HAVE YOU DOWNLOADED ATITOOL


----------



## drade (Sep 3, 2006)

I just heard it was on a slow speed..When I get it I will post what it's ask, if it's at 5%, should I  just raise it to about 50%? It for a kid who is gonna lightly game


----------



## DOM (Sep 3, 2006)

drade said:


> I just heard it was on a slow speed..When I get it I will post what it's ask, if it's at 5%, should I  just raise it to about 50%? It for a kid who is gonna lightly game



WELL I GOT A ATISilencer5.2 IVE GOT IT AT 100%


----------



## KennyT772 (Sep 3, 2006)

the highend ati coolers are set pretty low. as long as he isnt gaming a whore lot the default will be plenty.


----------



## ARTOSOFT (Sep 3, 2006)

I am using zalman VF900CU LED GPU cooler on my ATI PowerColor x1600pro 512MB AGP.  I am modifying zalman's fan connector, so instead of zalman fan controlled by extra fan controller, zalman fan can be controlled by VGA card.  The result is good cooler with low fan noise (fan speed according to GPU temperature).

Regards,
Arto.


----------



## W2hCYK (Sep 7, 2006)

set it to go higher when he gets deep into gaming. 

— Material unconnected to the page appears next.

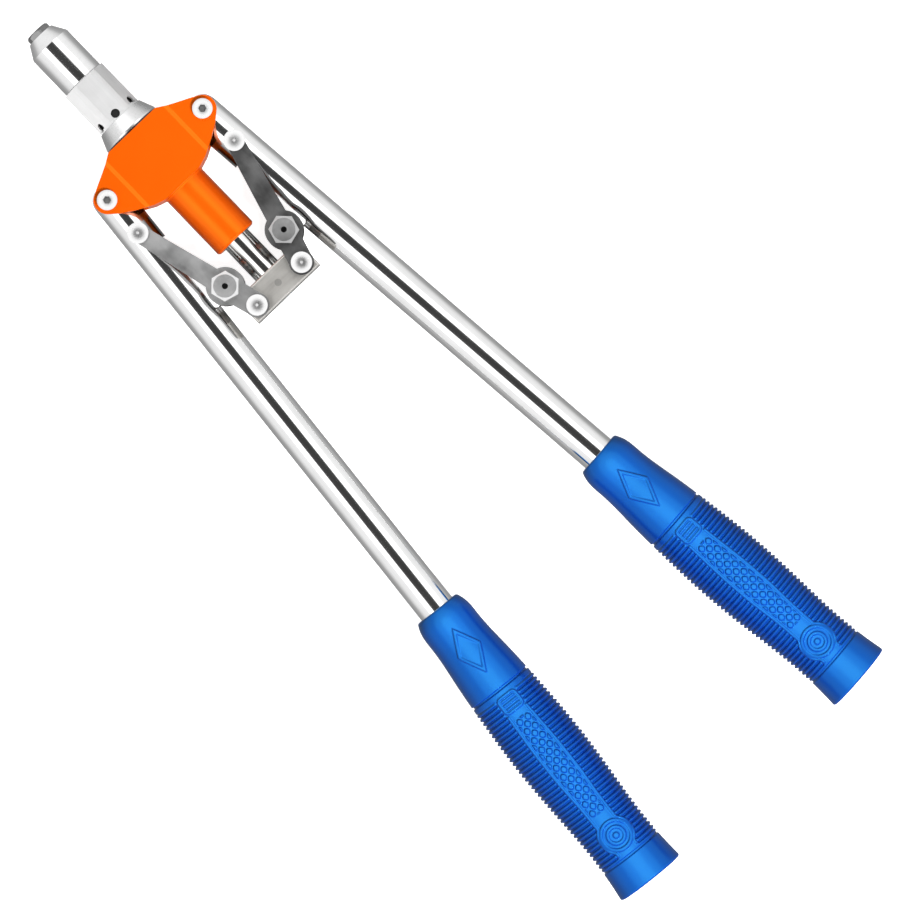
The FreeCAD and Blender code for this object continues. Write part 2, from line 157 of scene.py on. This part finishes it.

Set it to be @ 20% for 45c~, 50% for 55, and 85% for anything higher than 55c

that should be a great mix of cool and quiet


----------



## Slater (Sep 7, 2006)

DOM_ATI_X800XL_PCI-E said:


> WELL I GOT A ATISilencer5.2 IVE GOT IT AT 100%



You don't need to type in caps man

Oh and to answer your question (for the original poster)

goto settings then in the dropdown menu (It says overclocking right now) and scroll down to fan control. check Override fan settings click fixed percentage then type it in and hit apply


----------